The heating of troposphere is quite different. Radiation, conduction and convection are all important to the process, and the heating by the sun is indirect. The earth's surface must be heated first and then it transfers the radiant energy it has absorbed to the atmospheric gases above it. Before continuing, take a moment to use the Second Law to convince yourself that this must be true. Where would the troposphere be hottest if it were heated directly by the sun? Well, you ask is it possible that the lower atmosphere is not heated by the sun at all? Perhaps it is energy escaping the earth's interior that warms the atmosphere Didn't Lord Kelvin show that heat is escaping? Yes, but this cannot account for the energy differences in the atmosphere. Because the earth is round, heat should move outward from the core relatively smoothly in all directions if minor irregularities like volcanoes are ignored. As a result what should be true about the temperature distribution relative to latitude if it were the earth's heat that warmed the lower atmosphere? (Email your ideas.) We can also measure the amounts of heat escaping the earth. Nearly 1000 times more energy reaches the earth's surface from space than reaches it from the interior. So no, the earth's surface is the source of heat for the lower atmosphere, but the original source of the heat must be the sun.

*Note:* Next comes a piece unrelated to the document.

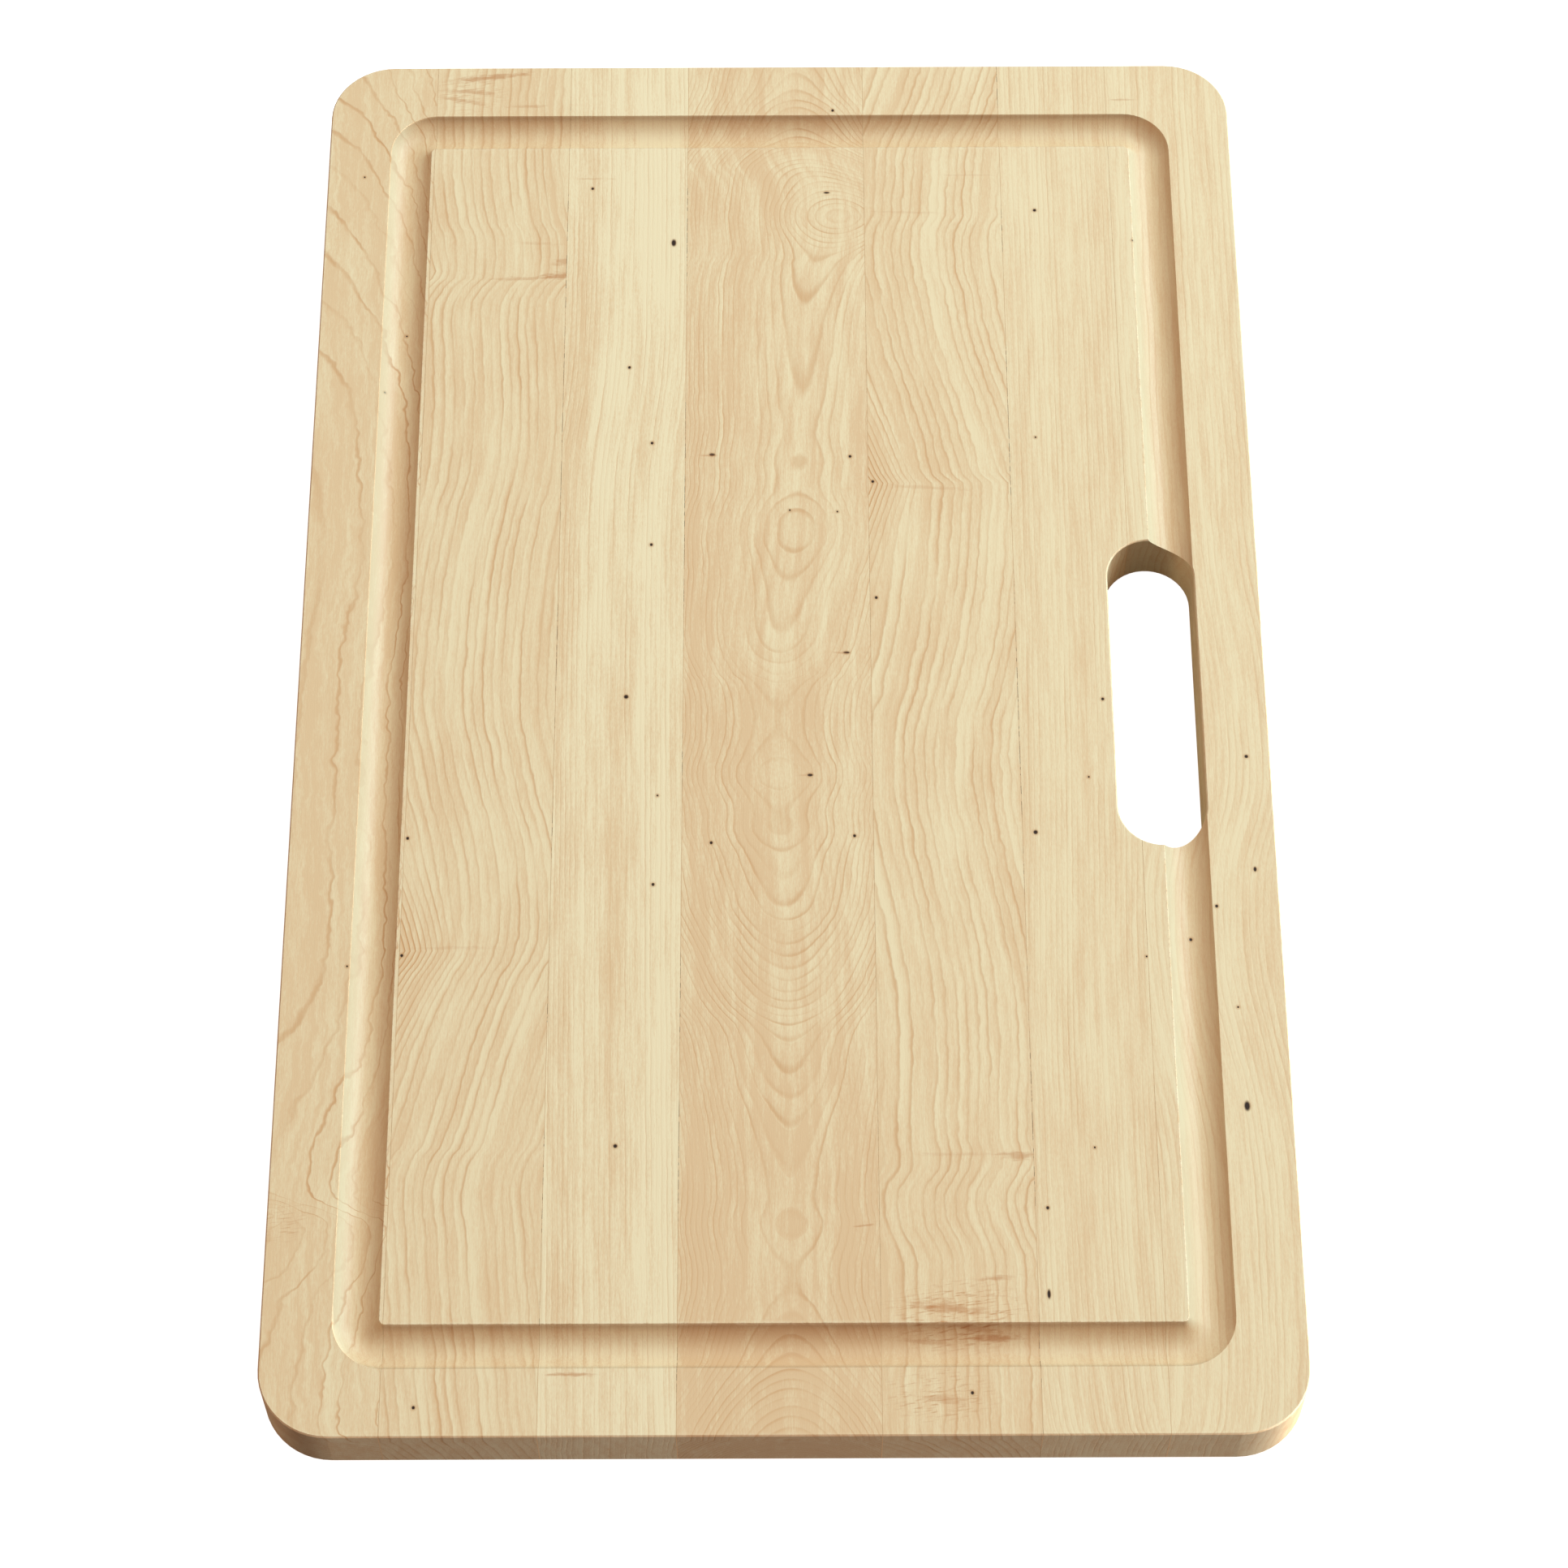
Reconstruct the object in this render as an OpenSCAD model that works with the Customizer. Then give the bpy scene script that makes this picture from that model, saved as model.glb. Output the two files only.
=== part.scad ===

The heating process begins when the earth's surface -- rock, soil, vegetation, or water -- absorbs radiant energy emitted by the sun. The amount of energy absorbed depends on several factors. Color is important. Clouds and snow because they are white are very reflective and redirect most of the energy that strike the back into space. Rocks and vegetation are usually fairly dark and so absorb most of the energy. Water absorbs energy well when the light enters the water at a nearly perpendicular angle, but becomes more reflective as the angle of incidence, the angle at which light strikes the surface increases. Angle of incidence also affects the energy that reaches an area of the surface as well. When the light strikes at an angle, the rays are spread over a larger area and so each square inch of surface gets less than if the light was striking at a 90° angle. You can demonstrate this with a flashlight if you shine it directly on a piece of paper and then gradually tilt the paper to increase the angle of incidence. You will see the paper become dimmer as the light is spread over a bigger area. It's just another example of the First Law

Angle of incidence is always measured as the larger of the two angles created by the ray and the earth's surface. Because angle B is smaller than A, more energy is delivered to the surface at B.

 

As the sunlight strikes the earth's surface, its temperature rises and it becomes warmer than the air around it. Heat is then transferred to the air in contact with the surface by conduction, and as the air is heated, its density decreases. (Make sure you can explain why this happens.) The less dense warm air begins to rise starting a convection current with cooler, denser air moving down to the surface to replace the rising warmer air. The rising air will transfer some of its energy to the higher atmosphere by mixing with it as it rises. This causes the rising air to cool. The net result is a general decrease in temperature with altitude.

Two other processes also act to create this temperature profile. One is radiation. The infra-red and microwave radiation that is emitted by the earth is partially absorbed by CO2, H2O, and methane in the atmosphere. Just as the effect in the ozone layer was greatest nearest the source of radiation (the sun), the effect of atmospheric heating by earth's radiant energy is most effective near the earth's surface. Higher in the atmosphere, there are fewer rays and molecules are available and so the heating is less effective.

The third process is called adiabatic heating and requires that we digress briefly to consider air pressure. Air pressure is the force exerted by air molecules on an object. This force can be described as a result of the weight of all the molecules in the air above the object. On average, a column of air stretching from the top of the atmosphere to sea level and having an area of one square inch will weigh 14.7 pounds. If you go higher in the atmosphere, because their are fewer molecules above you, the air pressure decreases. Now imagine a volume air that is rising held together by an invisible balloon that is so stretchable that it exerts no force on the air within it. Because the external pressure decreases as the air rises, the volume we are considering expands. Make sense? Now think back to the ideas about potential energy and entropy, and reversible and irreversible change. Can the air be compressed again if it were brought sown to lower elevation? Yes. The change is, therefore, reversible. And, which tendency caused the air to expand? Sure, increasing entropy. If that is true, what had to happen to potential energy for this to be a reversible change? It had to increase which means that energy had to be stored, transformed from an active to a potential form. The active form that is stored is heat and because heat is stored, the temperature of the gas decreases.

(Ask yourself does this make sense on a molecular level? If there are only two molecules in the balloon, when do they have lowest potential energy, and what happens to potential energy as those two molecules move farther and farther apart?)

This cooling process that involves no net change or loss of energy is called adiabatic cooling. Air heated when it is compressed, the reversed process, is adiabatic heating, meaning heating without energy input. If only adiabatic cooling affected the change of temperature with altitude, there would be a decrease in temperature equal to about 10° C per km. However, convective mixing and radiant heating also affect the temperature profile as does evaporation and condensation of water. As a result the profile is not fixed. Temperature usually decreases between 5 and 10° C/km.

Reading question:  Explain why Recife, Brazil that lies near the equator should on average be warmer than Philadelphia and why on the early days of summer, Philadelphia might be warmer than Recife.